Over time, on-time payments and a longer account age build the kind of file that earns lower rates on a mortgage or auto loan. If you want the full mechanics of how scores are calculated and what moves them, see our guide to credit scores. Someone with no history or a damaged one often starts with a secured card and graduates to a standard one after a year of clean payments.
Rewards on planned spend
Used the right way, a rewards card pays you back a slice of spending you would do regardless — groceries, gas, utilities, subscriptions. The keyword is planned. Rewards are only a benefit if you pay the balance in full; otherwise interest costs far more than any cashback or points return.
Rewards generally come in three forms, and the right one depends on how you spend:
- Cashback — a flat percentage or rotating categories, credited as statement credit or cash. Simplest to value.
- Points — issuer currency that can be redeemed for travel, gift cards, or cash, often at varying rates.
- Miles — travel-focused rewards tied to airlines or a card's travel portal.
If you are deciding which structure fits your habits, our breakdown of cashback vs points vs miles compares the trade-offs. Sign-up offers and earn rates change constantly and differ by card, so check the issuer's page for current terms rather than relying on a number you saw elsewhere. If you would rather not pay for the privilege, a no-annual-fee card can still return meaningful cashback on everyday spend.
When credit cards hurt you
Every advantage above assumes one habit: paying the full statement balance on time. Break that, and the math flips hard. The same card that earns you a small percentage in rewards can charge you a much larger percentage in interest, so a carried balance is almost always a net loss.
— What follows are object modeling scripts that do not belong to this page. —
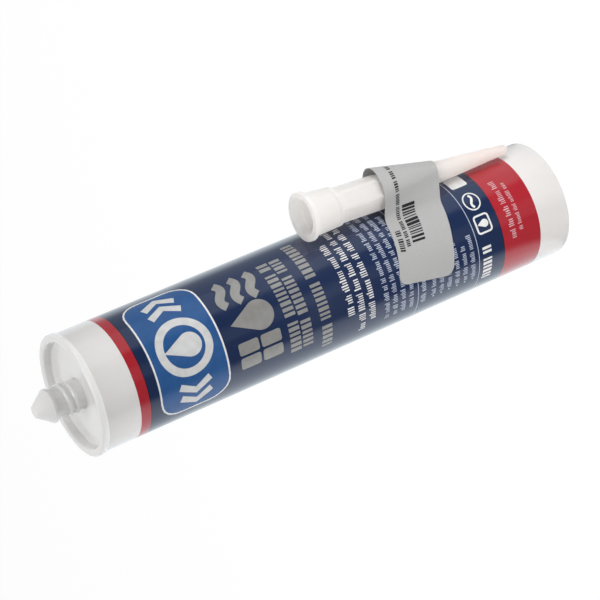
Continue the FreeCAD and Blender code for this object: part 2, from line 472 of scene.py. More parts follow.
def moulded_plastic(name, colour, roughness, glow, clear=0.0, wavy=0.05, coat=0.0):
    """Whitish plastic, faintly uneven, that glows inside and lets a clear share of the light through."""
    material, nodes, links, surface = shader(name, colour, roughness)
    cloud = noise(nodes, links, 45.0)
    links.new(tinted(nodes, links, cloud, darker(colour, 0.97), colour), surface.inputs["Base Color"])
    uneven = spans(nodes, links, noise(nodes, links, 160.0), roughness - 0.04, roughness + 0.04)
    links.new(uneven, surface.inputs["Roughness"])
    surface.inputs["Subsurface Weight"].default_value = glow
    surface.inputs["Subsurface Radius"].default_value = (1.0, 0.93, 0.88)
    surface.inputs["Subsurface Scale"].default_value = 2.5 * MM
    coated(surface, coat, 0.06)
    bumped(nodes, links, surface, noise(nodes, links, 150.0), wavy, 0.05)
    if clear:
        let_through(nodes, links, surface, colour, clear)
    return material


def painted_glow_along_cone(material, colour, start_z, end_z):
    """Tint a clear plastic towards a colour between two heights: a painted warm glow, which stands in for
    the red band's light passing through the nozzle's thin cone, so that the cone looks warmer.
    """
    nodes, links = material.node_tree.nodes, material.node_tree.links
    share = map_range(nodes, links, object_height(nodes, links), start_z * MM, end_z * MM, 0.0, 1.0)
    surface = nodes["Principled BSDF"]
    plain = surface.inputs["Base Color"].links[0].from_socket
    painted_glow = colour_mix(nodes, links, share, plain, colour)
    links.new(painted_glow, surface.inputs["Base Color"])
    links.new(painted_glow, nodes["Translucent BSDF"].inputs["Color"])


def paper():
    """Uncoated label paper: fibres, soft waves and no gloss, a little light passing through."""
    fibre_height = 0.001
    material, nodes, links, surface = shader("label_paper", srgb(200, 200, 200), 0.85, 0.2)
    fibre = noise(nodes, links, 2600.0, 4.0)
    cover = tinted(nodes, links, fibre, srgb(184, 184, 184), srgb(196, 196, 195))
    links.new(cover, surface.inputs["Base Color"])
    waves = noise(nodes, links, 62.0, 1.0, (1, 1, 0.5))
    height = math_node(nodes, links, "MULTIPLY_ADD", fibre, fibre_height, waves)
    bumped(nodes, links, surface, height, 0.7, 3.0)
    let_through(nodes, links, surface, srgb(215, 215, 213), 0.22)
    return material


def ink(name, colour, roughness=0.18, metal=0.0):
    """A printed ink, slightly uneven in cover."""
    material, nodes, links, surface = shader(name, colour, roughness)
    cover = tinted(nodes, links, noise(nodes, links, 380.0, 4.0), darker(colour, 0.86), colour)
    links.new(cover, surface.inputs["Base Color"])
    surface.inputs["Metallic"].default_value = metal
    return material


# Cartridge pieces

def make_barrel(material):
    bore_r = barrel_r - barrel_wall
    mouth_r = bore_r + mouth_widening
    corners = [
        (mouth_r, 0.0, 0.3),
        (barrel_r, 0.0, 0.4),
        (barrel_r, barrel_length, 0.1),
        (bore_r, barrel_length, 0.1),
        (bore_r, mouth_length + mouth_taper, 0.5),
        (mouth_r, mouth_length, 0.5),
    ]
    barrel = lathe("printed_barrel", softened(corners, closed=True), 256, True)
    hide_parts("barrel")
    return finish_piece(barrel, material, CARTRIDGE)


def thread_at(root, height, start_z, turns, inward=False):
    """How a thread's ridge changes a radius, by height and angle."""
    tolerance = 0.001

    def radius_at(radius, z, angle):
        if abs(radius - root) > tolerance:
            return radius
        turn = (z - start_z) / thread_pitch - angle / (2 * math.pi)
        nearest = round(turn)
        run = nearest + angle / (2 * math.pi)
        fade = min(max(run / thread_run_out, 0.0), max((turns - run) / thread_run_out, 0.0), 1.0)
        gap = min(abs(turn - nearest) * thread_pitch / thread_half_width, 1.0)
        rise = height * fade * (1 + math.cos(math.pi * gap)) / 2
        return radius - rise if inward else radius + rise

    return radius_at


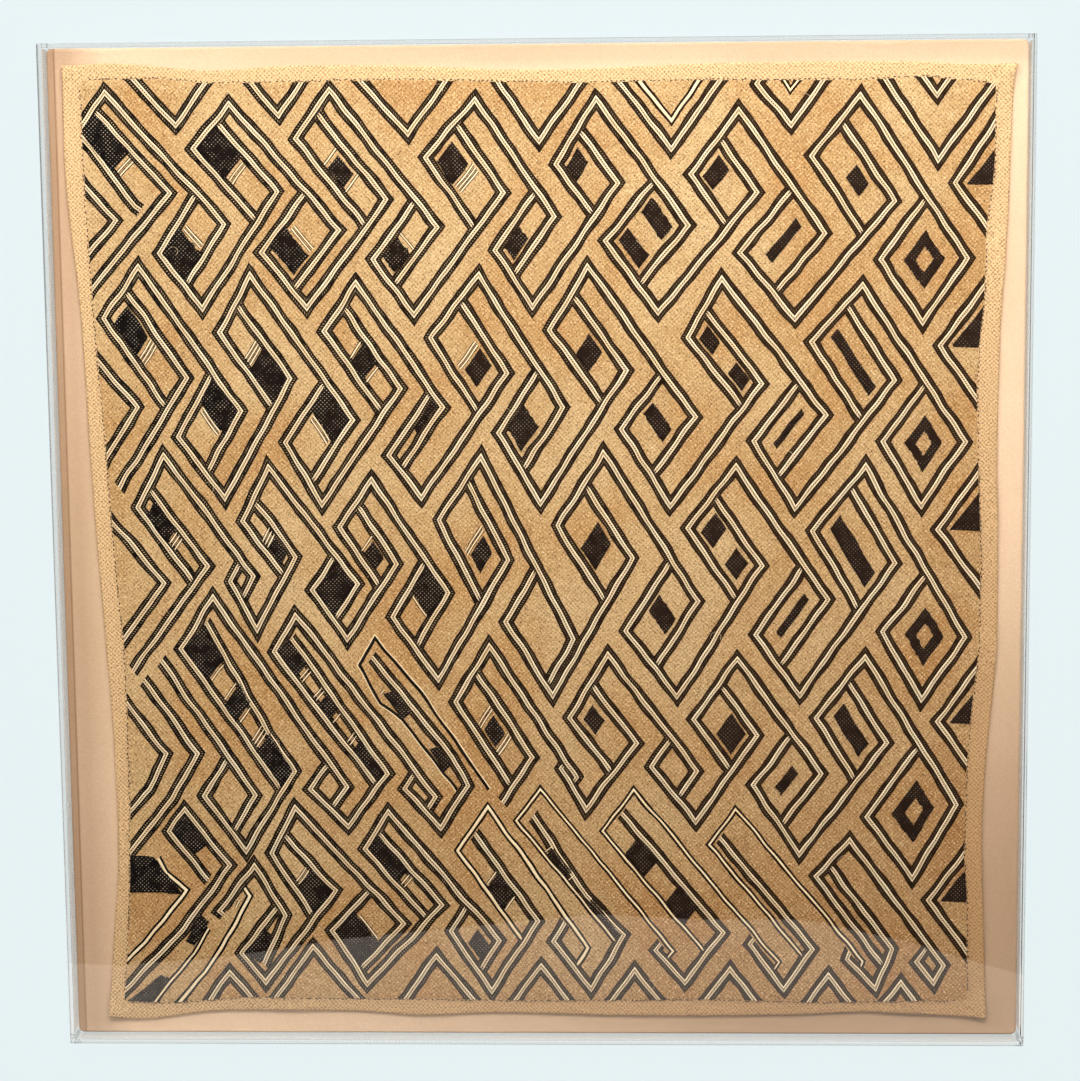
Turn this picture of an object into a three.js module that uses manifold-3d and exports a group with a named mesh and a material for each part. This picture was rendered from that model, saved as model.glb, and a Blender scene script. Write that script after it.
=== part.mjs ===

The patterns that turn a useful tool into a trap:
- Carrying a balance. Interest compounds on what you owe, dwarfing any rewards. This is the single most expensive mistake.
- Paying only the minimum. It keeps the account current but stretches repayment for years and maximizes interest paid.
- Treating the limit as a budget. A high limit is borrowing capacity, not money you have.
- Cash advances. They typically start accruing interest immediately, with no grace period and an extra fee.
- Late payments. Beyond the fee, a payment 30+ days late can be reported and damage your score for years.
A simple rule keeps cards on the right side of the ledger: only charge what you can already cover from your checking account, and let autopay clear the full statement each month. Used that way, the protections, credit-building, and rewards come at no interest cost. Used the other way, none of the benefits are worth the interest you pay.
Common questions
Do I earn rewards if I pay my balance in full?
Yes. Rewards are based on what you spend, not on carrying a balance. Paying in full each month earns the same cashback, points, or miles while avoiding interest entirely — which is exactly how rewards become a real benefit.
Is using a credit card safer than a debit card?
For fraud, generally yes. A disputed credit-card charge is held off your account while the issuer investigates, and liability is capped or waived. A debit card pulls cash from your checking account immediately, leaving you without that money until the claim is resolved.
Will having a credit card improve my credit score?
It can, if you pay on time and keep your reported balance low relative to your limit. Those two behaviors drive most scoring models. Missing payments or running high balances does the opposite, so the card itself is neutral — your habits decide the outcome.
How many cards do I need to get these benefits?
One card, used responsibly, delivers fraud protection, credit-building, and rewards. Additional cards can add category bonuses or higher total limits, but more cards also mean more due dates to manage. Start with one and add only when a second card clearly fits your spending.
Last updated: June 2026. Rates, fees, and issuer rules change — confirm current terms before you apply or transfer a balance. This is general information, not personal financial advice.